If $G$ is an abelian group of order 187, then every nontrivial subgroup of $G$ has order 11 or 17.

Question

I am trying to show that if $G$ is an abelian group of order 187, then the order of every nontrivial subgroup must be either order 11 or 17. I haven't learned the Sylow Theorems to be able to prove it using that method, but I have learned about Lagrange's Theorem, and I am not sure if it is applicable here.
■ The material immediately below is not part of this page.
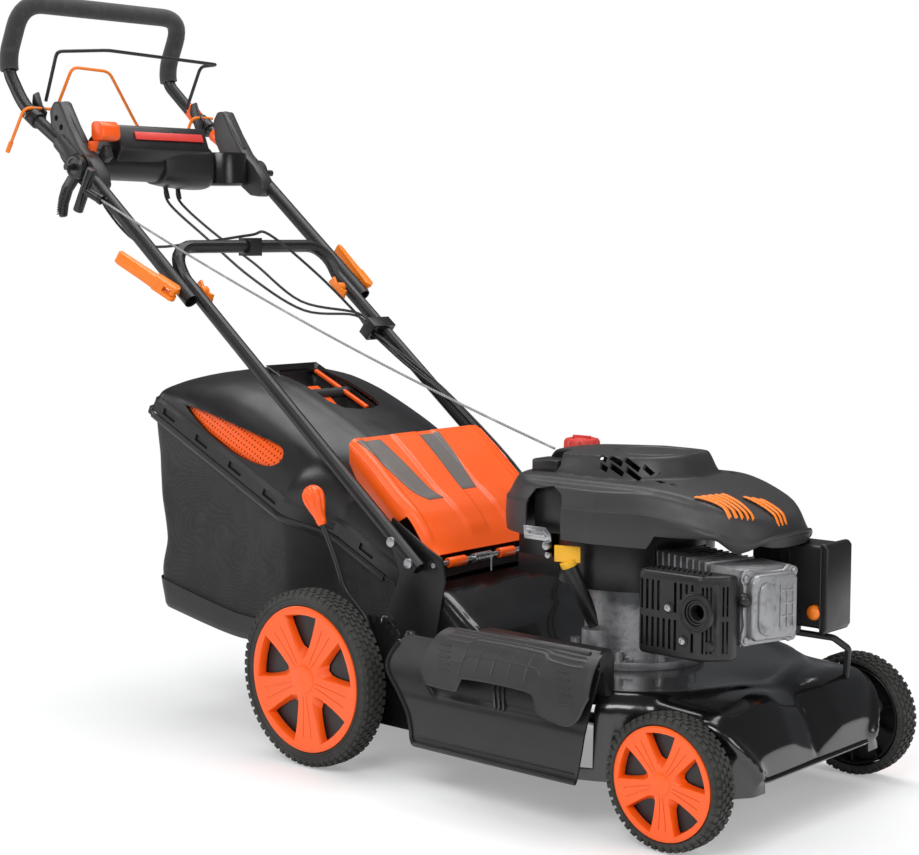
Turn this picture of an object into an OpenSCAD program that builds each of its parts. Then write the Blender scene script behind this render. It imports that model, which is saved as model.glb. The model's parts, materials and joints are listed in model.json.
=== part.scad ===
// Walk-behind petrol lawn mower with a rear grass bag, a side chute and a folding handle.
// Millimetres. +X is forward, +Y is the mower's left, +Z is up, z = 0 is the ground.
// The origin lies on the ground in the middle of the whole outline.

/* [Chassis] */
// Distance between the front and the rear wheel axles
wheelbase = 660; // [640:1:680]
// Height of the deck's lower edge above the ground
skirt_z = 70; // [62:1:74]
// Height of the deck's flat top above the ground
deck_top_z = 190; // [186:1:194]
// Sheet thickness of the deck
deck_wall = 2.5; // [2:0.1:3]
// Outer radius of the round blade housing
bowl_r = 272; // [268:1:276]
// Distance of the crankshaft behind the front axle
crank_back = 240; // [234:1:246]
// How far the deck's nose reaches ahead of the front axle
nose_front = 84; // [80:1:90]
// Half width of the deck's nose
nose_half_w = 206; // [200:1:208]
// Half width of the deck behind the blade housing
rear_half_w = 221; // [218:1:223]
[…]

Attempt: If $G$ is an abelian group of order 187, then by Lagrange's Theorem, every element in $G$ must have orders that are factors of 187, that is, 1, 11, 17, or 187. I am not exactly sure how to approach from here, but some help would be appreciated.

Answer 1

The order of a subgroup divides the order of a group. Since $187=11\cdot 17$, the only possible subgroups have order $1$, $11$, $17$, or $187$. (For an abelian group, all four possibilities will occur.)

Answer 2

Since $187=17\times 11$, if you pick any nontrivial subgroup $H \le G$, then Lagrange's theorem states that the order of $H$ divides 187, so there are 4 possible cases: $1,11,17,187$. Since the problem asks to show any nontrivial subgroup is either of order 11 or 17, you have to eliminate the case 1 and 187. What will happen if subgroup $H$ has orders 1 and 187?

Answer 3

Hints:

• For all $d\mid |G|$ for finite, abelian $G$, there exists a subgroup $H\le G$ such that $|H|=d.$ (See here.)

• Recall Lagrange's Theorem.